Each piece has a sense of both temporal and spatial displacement, which
is reinforced by the prose. The disorienting leaps that disconnect one
sentence from the next keep the reader engaged with their humor and sorrow
simultaneously, "When my friends came by-they like to suddenly show
up with all kinds of bread in their hands, thinking they knew what I needed
and planning to force it on me-I had to tell them I was busy with my juice.
Two weeks before the crisis, I had been writing some poems about it."

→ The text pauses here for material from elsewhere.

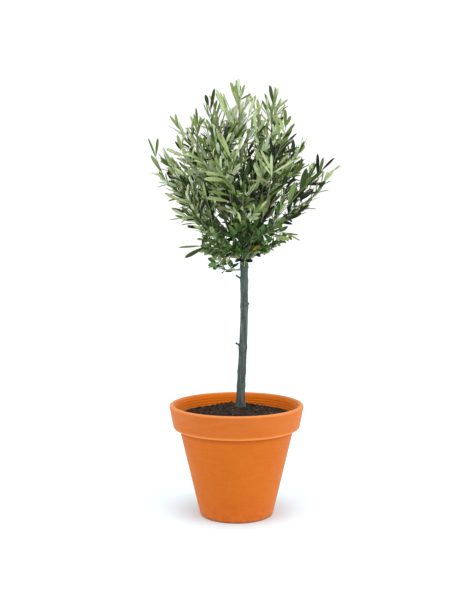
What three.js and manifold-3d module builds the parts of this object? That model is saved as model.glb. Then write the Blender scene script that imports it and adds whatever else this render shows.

The four stories are dreamlike in their telling, impermanent and illogical,
and as a result the language and the narrative become destabilizing. This
destabilizat
ion challenges the reader to become more actively involved in the reading
process at both an intellectual and emotional level. The links and repetitions
that loop through each piece and through the book as a whole create a
framework for diving into understanding.
Gladman's prose is laden with ambiguity and contradictions of logic, causing
us to question the narrator's validity and in a way existence itself,"But
then, where is my sister? And if this woman is the directionalist whom
everyone knows about, who is my sister?", when the narrator goes
to find her sister, who has a show at the Modern Museum. Gladman subverts
the paradigms of logic, "In a world where a person's tastes revolve
around the kind of sleep she gets, I could not find four people who cared.
I thought that if I could find those four people we could really do something."
She has set up a completely illogical if/then relationship. This quirky,
intelligent humor with its undertone of desperation runs through the whole
book.
Juice is fertile with meanings and insights. Each story presents
a poetic outlook on life through a vivid, unique perception of the world.
The random, sometimes silly, quality of the stories deals poignantly with
absence and change, isolation and belonging. Gladman has the ability to
heighten an inconvenience to a calamity that resonates with challenge
and introspection, which makes for an incredible read.